%mlink(STRY:; PHOTO:; AUDIO:%)
DETROIT (AP) _ A man who has spent more than 17 years in prison for murder should go free based on new DNA evidence, an attorney with the Innocence Project said Sunday.
Eddie Joe Lloyd was convicted in 1985 of raping and murdering 16-year-old Michelle Jackson based on a confession police obtained while he was in a mental hospital and on medication.
But recent DNA tests show he didn’t commit the crime, said Barry Scheck, an attorney who co-founded the Innocence Project, which seeks to use post-conviction DNA evidence to exonerate innocent inmates.
A Monday hearing was scheduled in Wayne County Circuit Court. Prosecutor Mike Duggan and the Detroit Police Department were to join Scheck in asking for Lloyd’s release.
Police got the confession by telling Lloyd that he could help ``smoke out″ the real perpetrator and provided him with details of the crime that he couldn’t have known, Scheck said.
The Innocence Project and former U.S. Attorney Saul Green will ask federal officials to investigate police conduct in the case, he said.
Scheck said The Innocence Project, which he co-founded in 1992 at New York’s Benjamin N. Cardozo School of Law, has been working on the Lloyd case for seven years.
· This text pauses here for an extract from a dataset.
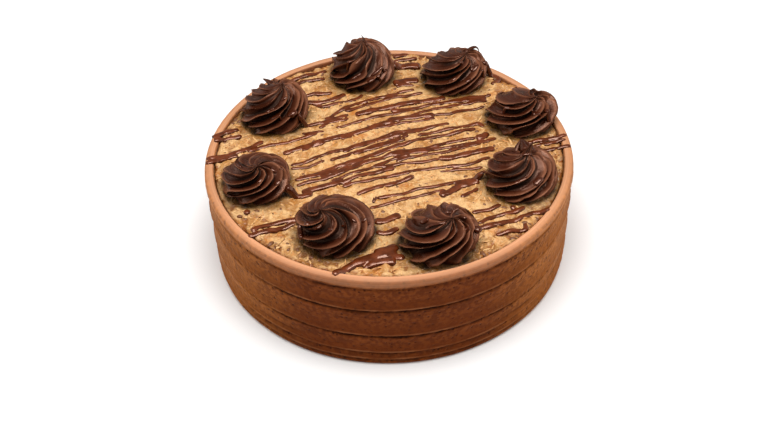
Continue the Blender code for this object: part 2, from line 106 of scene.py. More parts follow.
# Drizzle: each strand's width, and the spots of the plan that it runs through; millimetres.
Strand = namedtuple("Strand", "width path")
STRANDS = tuple(Strand(width, path) for width, *path in (
    # Across the middle, from the back to the front.
    (2.6, (-50, 58), (-42, 59), (-33, 59.8)), (3.0, (-49, 51), (-40, 50.5), (-33, 53), (-25, 58)),
    (2.0, (-43, 48), (-37, 46), (-26, 49.5), (-18, 53), (-14.5, 57)),
    (2.2, (-37, 33.5), (-33, 35), (-28, 41), (-15, 49), (0, 54.5), (9, 59), (17, 60.5)),
    (2.0, (-25, 40), (-15, 45), (-4, 49.5), (9, 54), (22, 57)),
    (2.2, (-52, 25), (-43, 29), (-36, 31.5), (-30, 34), (-23, 37)),
    (3.4, (-19, 37.5), (-10, 40), (0, 43), (16, 47), (30, 49.5), (35, 51.5)),
    (1.8, (-40, 25), (-33, 30), (-26, 32), (-23, 34)),
    (2.1, (-30, 25), (-19, 30), (-10, 32.5), (-1, 36), (8, 38), (24, 43.5), (40, 47.5), (56, 51), (63, 52)),
    (2.0, (2, 39.5), (18, 41.5), (30, 44.8), (45, 47.5), (60, 49)),
    (2.0, (0, 31), (10, 33), (19, 36.5), (30, 40), (44, 44), (60, 47)),
    (1.8, (-50, 20), (-44, 21), (-37, 22)),
    (3.0, (-60, 2.5), (-50, 6.5), (-38, 12), (-26, 17), (-12, 23), (0, 28.5), (12, 32), (28, 34)),
    (1.8, (-49, 4), (-42, 8), (-36, 10.8)), (1.7, (-27, 13.5), (-16, 19.3), (-6, 23.5), (7, 26.5), (28, 31)),
    (2.0, (28, 34), (37, 34.3), (46, 38), (58, 41)),
    (2.1, (-55, -8.5), (-47, -6), (-33, 2), (-20, 7), (-8, 12), (6, 18), (20, 21), (36, 25.5)),
    (1.7, (-26, 2.5), (-14, 8), (-2, 13), (12, 17), (28, 22.5)), (1.7, (-55, -11.5), (-46, -10.5), (-36, -5)),
    (2.0, (-33, -5), (-25, -1), (-12, 5), (0, 10), (12, 14.5)),
    (1.7, (-20, 0.3), (-8, 5), (0, 7.8), (10, 11.5)),
    (2.2, (-52, -21.5), (-38, -16.5), (-24, -9), (-8, -0.5), (5, 5), (18, 10.3), (36, 15.5), (51, 20)),
    (2.1, (17, 14.5), (27, 18), (40, 20.8), (50, 23.8), (53.5, 24.5), (55.5, 21)),
    (1.7, (-50, -19.3), (-36, -14), (-22, -7), (-6, 1.8), (4, 6.3), (15, 9.5)),
    (2.1, (-51, -25.5), (-38, -21.5), (-24, -15), (-9, -6.5), (4, -0.5), (18, 2.5), (34, 7.5), (50, 10.5)),
    (3.2, (50, 10.5), (54, 12), (57.5, 15.5)),
    (1.8, (-38, -19), (-22, -11.5), (-4, -4), (8, -2), (22, 1), (38, 4.5), (54, 8.2)),
    (1.9, (4, -8), (14, -4.6), (26, -1.8), (38, 1.8), (48, 5), (59, 9), (62, 10.5)),
    (1.9, (-32, -22.5), (-15, -15), (-5, -10), (4, -5.2), (12, -2.5)),
    (3.4, (-56, -34), (-48, -34.5), (-42, -32)), (3.4, (-48, -31), (-36, -27.5), (-25, -23.5)),
    (2.6, (-28, -25.5), (-18, -21), (-8, -17), (3, -13.5)),
    (2.0, (-9, -12.5), (4, -11), (16, -9.5), (28, -7)), (3.3, (28, -6), (37, -4.8), (48, -2.3), (60, 1)),
    (2.0, (-26, -28.5), (-12, -24), (0, -20), (13, -16.7), (28, -14), (44, -12), (57, -7)),
    (1.8, (-18, -26), (-6, -22.5), (4, -19.5), (12, -18)),
    (2.5, (-18, -35), (-5, -28.8), (4, -26), (13, -21.7)), (1.6, (28, -17.5), (40, -16), (52, -15.5)),
    (5.2, (-9.5, -39), (-7.5, -39.5)), (2.0, (-7, -38.5), (5, -36), (14, -32), (24, -30.5), (39, -26)),
    (1.8, (-11, -46.5), (0, -42.5), (14, -38.3), (30, -33.5)),
    (3.6, (27, -38.5), (33, -35), (39, -30), (49, -27)), (3.0, (36, -29), (44, -26.5), (51, -24.5)),
    (2.0, (38, -40), (43, -36.5), (48, -33)),
    # Over the lip at the left.
    (2.8, (-102.5, 15), (-95, 21), (-87, 25.3)), (3.0, (-103, 13.3), (-94, 16.2), (-84.5, 18.8)),
    (2.6, (-103, -4), (-98, -0.5), (-87, 3.6), (-79, 8), (-72, 14.3)),
    (2.4, (-102.6, -6.6), (-94, -2), (-85, 1)),
    (2.1, (-80, 4.5), (-71, 9.5), (-58, 12.5), (-46, 18), (-41, 20)),
    # Behind rosettes 1 and 2, and round rosette 3.
    (2.4, (-62, 70), (-50, 77), (-37, 83)), (2.2, (-57, 67.8), (-51, 72), (-38, 74.5)),
    (2.4, (4.7, 94.5), (12, 96.4), (20, 96.2)), (2.2, (4.7, 90.3), (12, 91.5), (20, 92)),
    (4.6, (4, 84), (12, 85), (22, 84.5)), (4.4, (4, 67.5), (12, 69.5), (20, 70.5)),
    (1.8, (6, 63.7), (11, 65.5), (17, 64.5)), (2.8, (59, 73), (66, 71), (69, 67), (64, 62)),
    # Over the lip at the right.
    (2.4, (79, 5), (90, 6.5), (102, 9)), (2.0, (82, 2), (92, 3.2), (101, 5)),
    (2.2, (84, -3), (94, -2), (103, -1)),
    # Front right, front left and front.
    (2.2, (43, -52), (51, -50.5), (58.8, -46.8)), (2.2, (45.5, -61), (53, -56.3), (63, -53.8), (71.5, -49.5)),
    (2.6, (44.7, -64.7), (55, -62), (65, -59.5), (74, -53.5), (84, -53.5)),
    (2.2, (54, -69.7), (62, -67.5), (69, -66.5), (70, -62)), (2.4, (-73, -63), (-62, -56.3), (-48, -52.5)),
    (2.6, (-74, -67), (-62, -62), (-49, -56)), (3.8, (-9, -57), (-2, -56), (5, -52)),
    (2.6, (-8, -65), (-2, -66), (4, -62.5)), (3.4, (-29.5, -97), (-20, -89.5), (-8, -84.5)),
    (4.6, (-19, -88), (-8, -82.8), (2.5, -79.5)), (4.0, (-9, -81), (3.3, -76.5)),
    (3.0, (-6, -82), (1, -83), (6.5, -85.3)), (3.6, (-15, -90), (-6, -87.5), (2, -87)),
    # Drops at the feet of the rosettes.
    (3.4, (-57, 23.5), (-52.5, 26)), (2.8, (-77, -45), (-75.7, -48.5)), (3.0, (43.5, -74), (44, -77.5)),
    (2.6, (-46, -74), (-45.5, -78)), (2.6, (66, -48), (64, -50.5)),
    # Short shining runs on the folds of the rosettes.
    (1.8, (-61, 31), (-57.5, 32)), (1.4, (-70, 26), (-65, 27.5)), (1.6, (-67, 22.5), (-61, 22)),
    (1.5, (-24, 68), (-19, 69.5)), (1.6, (-21.5, 61.5), (-15, 64)), (1.8, (-9, 63), (-3, 66), (1, 68.5)),
    (2.0, (-11.5, 58.5), (-7, 60)), (2.0, (-5.8, 61), (-2.5, 62.5)), (2.2, (44, 67), (47, 64.5)),
    (1.9, (50.5, 65), (52.5, 62), (56, 65)), (2.0, (37.5, 55), (42, 56)), (2.0, (47.5, 53.5), (51, 56)),
    (1.9, (58, 62), (60, 65)), (2.2, (82, 15), (87, 13.5)), (2.4, (89.5, 17), (93, 14)),
    (1.7, (63, 25), (66, 22), (70.5, 19.5)), (1.8, (74, 48), (77, 44)), (1.6, (66, -42), (73, -39.5)),
    (2.8, (76.5, -43), (81, -39)), (1.6, (70.5, -26), (76.5, -26.5)), (2.4, (15, -75.5), (20.5, -75)),
    (1.6, (17, -79), (27.5, -80)), (1.6, (27, -73.5), (34.5, -69)), (2.2, (36, -75), (38, -74.5)),
    (2.0, (35.5, -82), (39.5, -81.5)), (1.8, (-39, -79), (-34.5, -77.5)), (1.7, (-31.5, -78), (-29, -79.5)),
    (1.7, (-25, -75.5), (-22, -76.5)), (1.7, (-19.8, -71), (-17, -72.5)), (1.7, (-14.5, -70), (-10.5, -66)),
    (3.0, (-43, -76), (-41, -74)), (1.8, (-83, -22), (-79.5, -27)), (1.8, (-63.5, -28), (-60, -29.5)),
    (1.8, (-70, -38.5), (-67.5, -36.5)), (2.3, (-61, -37.5), (-58, -35)), (1.6, (-58.5, -29), (-57, -26)),
))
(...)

A Michigan law that went into effect last year allows inmates serving sentences for felony convictions to ask the court for DNA testing and a new trial if they can show the tests might prove their innocence.
If the judge grants the request, Lloyd would be the 110th convicted person in the U.S. and the first in Michigan to be exonerated by post-conviction DNA testing, according to the Innocence Project.
Scheck said this case illustrates the need for video taping or audio taping interrogations, and for using special caution when questioning people who are mentally ill or mentally retarded.
``In my gut, this cased propels that need into the public consciousness,″ he said.